** BEGIN RECORDED DATA **

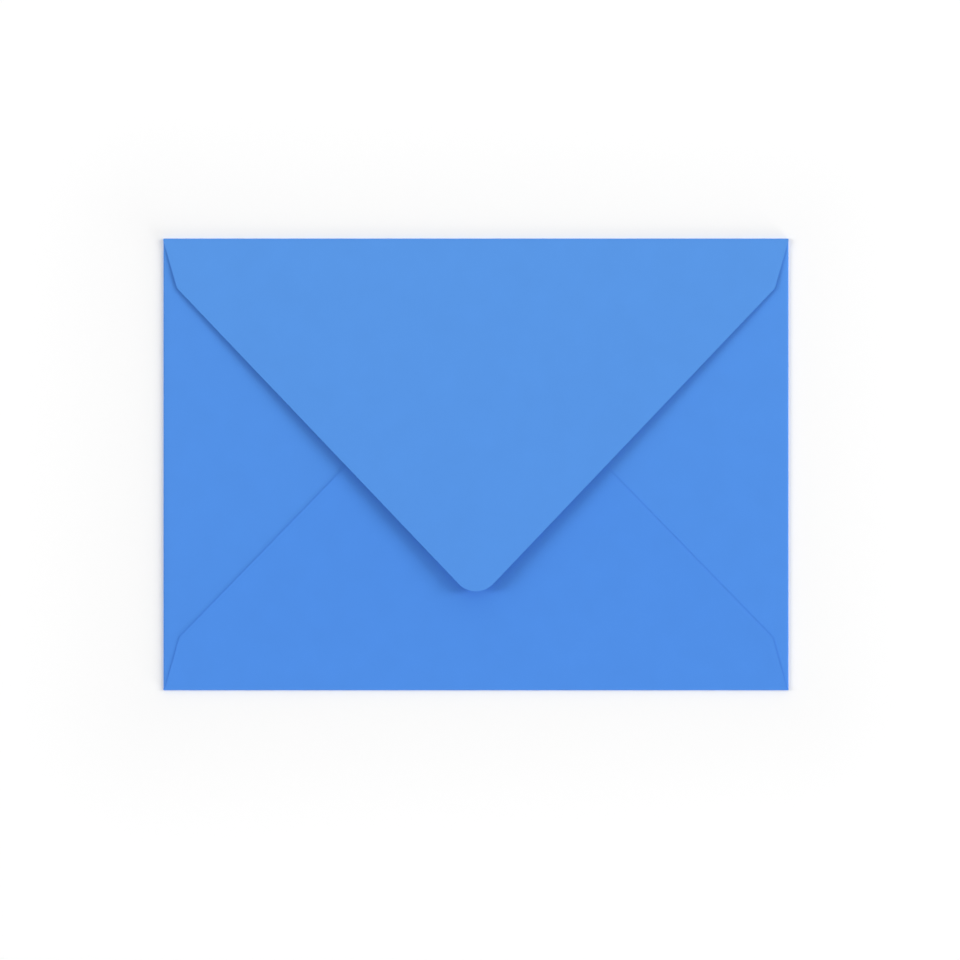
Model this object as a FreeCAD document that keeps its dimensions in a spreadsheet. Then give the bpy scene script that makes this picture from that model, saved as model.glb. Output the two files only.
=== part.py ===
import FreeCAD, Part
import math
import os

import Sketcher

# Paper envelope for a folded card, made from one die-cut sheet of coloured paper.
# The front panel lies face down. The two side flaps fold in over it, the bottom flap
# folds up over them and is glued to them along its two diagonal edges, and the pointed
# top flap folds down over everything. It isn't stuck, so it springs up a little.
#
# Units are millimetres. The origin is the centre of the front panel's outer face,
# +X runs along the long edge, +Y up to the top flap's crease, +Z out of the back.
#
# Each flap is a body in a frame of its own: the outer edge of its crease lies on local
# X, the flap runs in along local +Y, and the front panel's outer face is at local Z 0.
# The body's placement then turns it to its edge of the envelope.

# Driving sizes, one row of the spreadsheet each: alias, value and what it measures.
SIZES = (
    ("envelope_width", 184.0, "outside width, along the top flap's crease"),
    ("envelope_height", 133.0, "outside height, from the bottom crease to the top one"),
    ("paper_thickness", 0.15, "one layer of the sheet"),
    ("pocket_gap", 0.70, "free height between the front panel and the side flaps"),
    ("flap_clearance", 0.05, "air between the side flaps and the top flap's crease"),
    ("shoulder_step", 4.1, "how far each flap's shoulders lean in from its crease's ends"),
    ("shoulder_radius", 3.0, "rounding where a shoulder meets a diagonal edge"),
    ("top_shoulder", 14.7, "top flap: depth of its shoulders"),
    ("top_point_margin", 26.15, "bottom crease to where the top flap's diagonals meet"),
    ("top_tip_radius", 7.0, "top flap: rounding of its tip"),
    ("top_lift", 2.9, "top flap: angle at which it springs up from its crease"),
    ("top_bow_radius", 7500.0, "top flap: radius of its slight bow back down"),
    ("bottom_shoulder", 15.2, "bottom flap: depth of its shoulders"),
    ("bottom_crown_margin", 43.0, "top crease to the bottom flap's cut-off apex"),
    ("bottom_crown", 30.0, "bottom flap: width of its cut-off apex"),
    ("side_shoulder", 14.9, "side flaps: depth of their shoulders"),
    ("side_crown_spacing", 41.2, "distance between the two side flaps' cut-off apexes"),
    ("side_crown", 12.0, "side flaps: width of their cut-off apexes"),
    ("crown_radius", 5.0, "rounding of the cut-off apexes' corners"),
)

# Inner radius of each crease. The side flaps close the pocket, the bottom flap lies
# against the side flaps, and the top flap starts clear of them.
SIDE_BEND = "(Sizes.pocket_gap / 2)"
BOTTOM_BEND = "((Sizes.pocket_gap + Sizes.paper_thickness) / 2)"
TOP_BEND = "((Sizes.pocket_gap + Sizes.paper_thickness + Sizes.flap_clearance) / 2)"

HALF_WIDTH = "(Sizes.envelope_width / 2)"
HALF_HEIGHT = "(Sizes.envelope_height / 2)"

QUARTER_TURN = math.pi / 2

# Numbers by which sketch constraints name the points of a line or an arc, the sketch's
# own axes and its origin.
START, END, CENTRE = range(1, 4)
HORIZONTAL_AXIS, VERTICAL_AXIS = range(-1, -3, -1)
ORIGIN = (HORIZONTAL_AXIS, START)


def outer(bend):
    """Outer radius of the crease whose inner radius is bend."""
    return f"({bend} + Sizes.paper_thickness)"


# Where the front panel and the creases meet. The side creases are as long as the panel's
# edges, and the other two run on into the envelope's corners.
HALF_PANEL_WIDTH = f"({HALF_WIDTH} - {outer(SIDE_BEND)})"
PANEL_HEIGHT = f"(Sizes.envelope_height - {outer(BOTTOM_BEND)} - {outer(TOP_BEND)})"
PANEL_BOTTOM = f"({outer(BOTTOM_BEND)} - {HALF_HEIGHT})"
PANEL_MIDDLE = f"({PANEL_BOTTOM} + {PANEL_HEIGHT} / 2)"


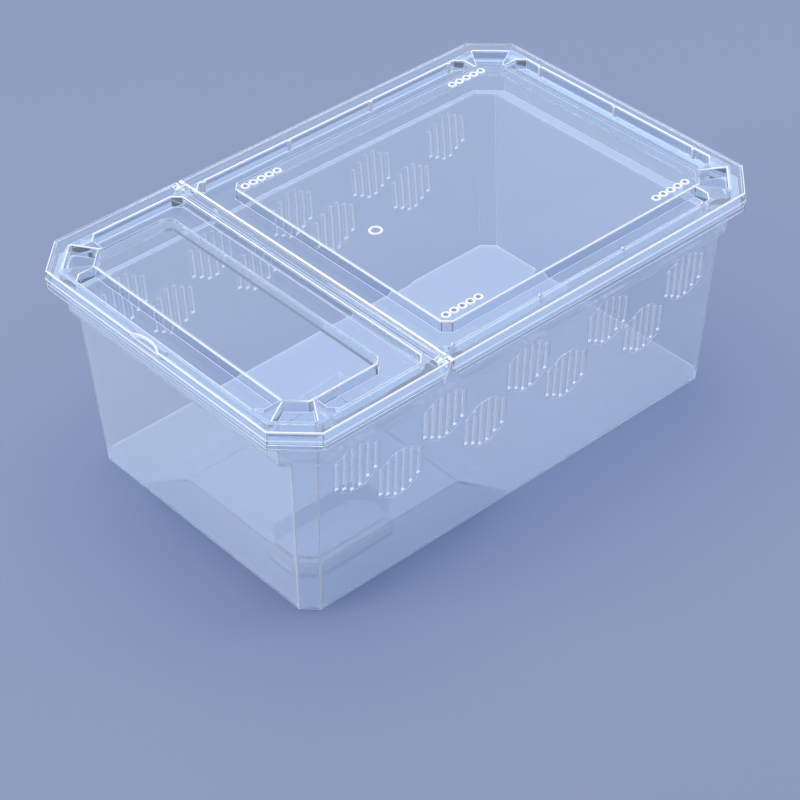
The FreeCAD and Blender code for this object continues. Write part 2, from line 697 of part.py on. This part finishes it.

** END RECORDED DATA **

• TASK OBJECTIVE: Using the exact wording, write out all of the records.

• SOLUTION TO THE EXERCISE:
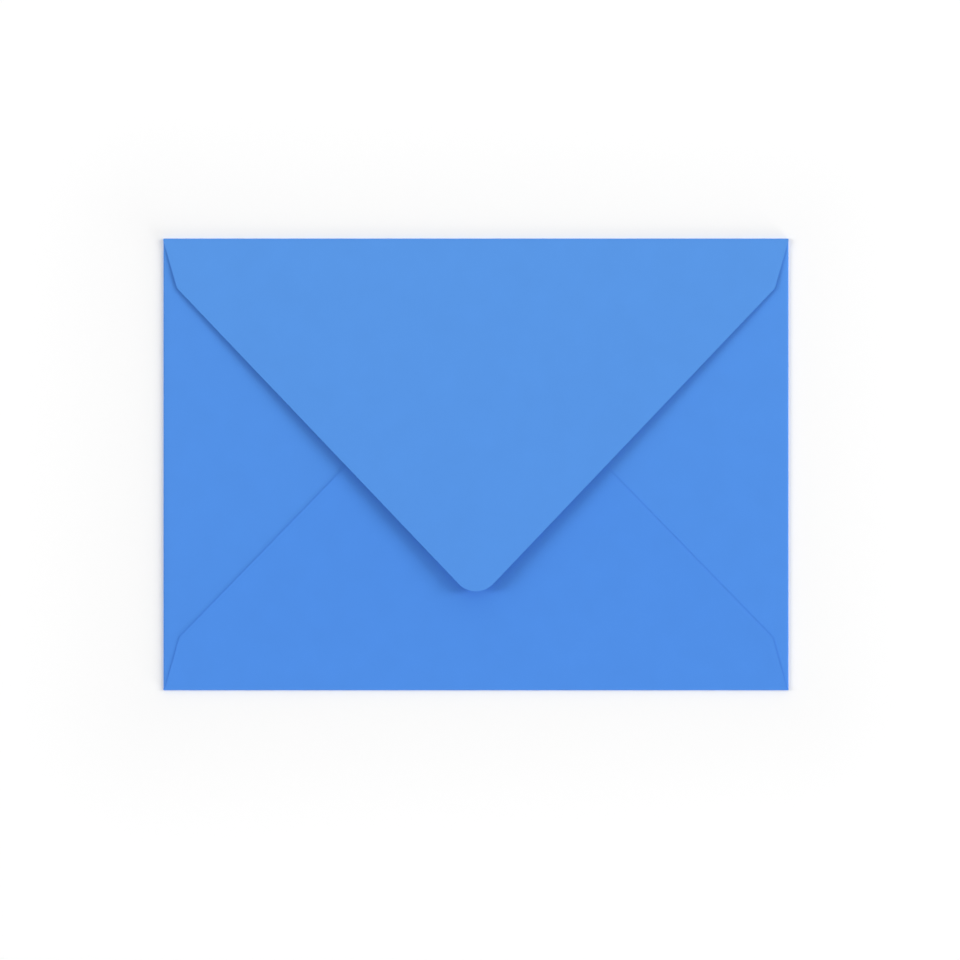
Model this object as a FreeCAD document that keeps its dimensions in a spreadsheet. Then give the bpy scene script that makes this picture from that model, saved as model.glb. Output the two files only.
=== part.py ===
import FreeCAD, Part
import math
import os

import Sketcher

# Paper envelope for a folded card, made from one die-cut sheet of coloured paper.
# The front panel lies face down. The two side flaps fold in over it, the bottom flap
# folds up over them and is glued to them along its two diagonal edges, and the pointed
# top flap folds down over everything. It isn't stuck, so it springs up a little.
#
# Units are millimetres. The origin is the centre of the front panel's outer face,
# +X runs along the long edge, +Y up to the top flap's crease, +Z out of the back.
#
# Each flap is a body in a frame of its own: the outer edge of its crease lies on local
# X, the flap runs in along local +Y, and the front panel's outer face is at local Z 0.
# The body's placement then turns it to its edge of the envelope.

# Driving sizes, one row of the spreadsheet each: alias, value and what it measures.
SIZES = (
    ("envelope_width", 184.0, "outside width, along the top flap's crease"),
    ("envelope_height", 133.0, "outside height, from the bottom crease to the top one"),
    ("paper_thickness", 0.15, "one layer of the sheet"),
    ("pocket_gap", 0.70, "free height between the front panel and the side flaps"),
    ("flap_clearance", 0.05, "air between the side flaps and the top flap's crease"),
    ("shoulder_step", 4.1, "how far each flap's shoulders lean in from its crease's ends"),
    ("shoulder_radius", 3.0, "rounding where a shoulder meets a diagonal edge"),
    ("top_shoulder", 14.7, "top flap: depth of its shoulders"),
    ("top_point_margin", 26.15, "bottom crease to where the top flap's diagonals meet"),
    ("top_tip_radius", 7.0, "top flap: rounding of its tip"),
    ("top_lift", 2.9, "top flap: angle at which it springs up from its crease"),
    ("top_bow_radius", 7500.0, "top flap: radius of its slight bow back down"),
    ("bottom_shoulder", 15.2, "bottom flap: depth of its shoulders"),
    ("bottom_crown_margin", 43.0, "top crease to the bottom flap's cut-off apex"),
    ("bottom_crown", 30.0, "bottom flap: width of its cut-off apex"),
    ("side_shoulder", 14.9, "side flaps: depth of their shoulders"),
    ("side_crown_spacing", 41.2, "distance between the two side flaps' cut-off apexes"),
    ("side_crown", 12.0, "side flaps: width of their cut-off apexes"),
    ("crown_radius", 5.0, "rounding of the cut-off apexes' corners"),
)

# Inner radius of each crease. The side flaps close the pocket, the bottom flap lies
# against the side flaps, and the top flap starts clear of them.
SIDE_BEND = "(Sizes.pocket_gap / 2)"
BOTTOM_BEND = "((Sizes.pocket_gap + Sizes.paper_thickness) / 2)"
TOP_BEND = "((Sizes.pocket_gap + Sizes.paper_thickness + Sizes.flap_clearance) / 2)"

HALF_WIDTH = "(Sizes.envelope_width / 2)"
HALF_HEIGHT = "(Sizes.envelope_height / 2)"

QUARTER_TURN = math.pi / 2

# Numbers by which sketch constraints name the points of a line or an arc, the sketch's
# own axes and its origin.
START, END, CENTRE = range(1, 4)
HORIZONTAL_AXIS, VERTICAL_AXIS = range(-1, -3, -1)
ORIGIN = (HORIZONTAL_AXIS, START)


def outer(bend):
    """Outer radius of the crease whose inner radius is bend."""
    return f"({bend} + Sizes.paper_thickness)"


# Where the front panel and the creases meet. The side creases are as long as the panel's
# edges, and the other two run on into the envelope's corners.
HALF_PANEL_WIDTH = f"({HALF_WIDTH} - {outer(SIDE_BEND)})"
PANEL_HEIGHT = f"(Sizes.envelope_height - {outer(BOTTOM_BEND)} - {outer(TOP_BEND)})"
PANEL_BOTTOM = f"({outer(BOTTOM_BEND)} - {HALF_HEIGHT})"
PANEL_MIDDLE = f"({PANEL_BOTTOM} + {PANEL_HEIGHT} / 2)"


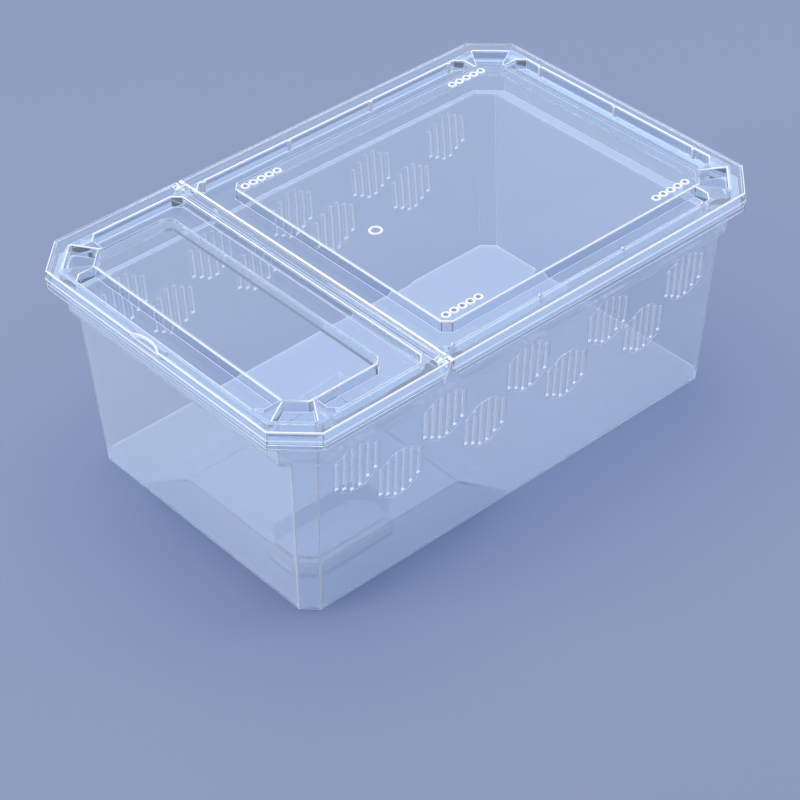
The FreeCAD and Blender code for this object continues. Write part 2, from line 697 of part.py on. This part finishes it.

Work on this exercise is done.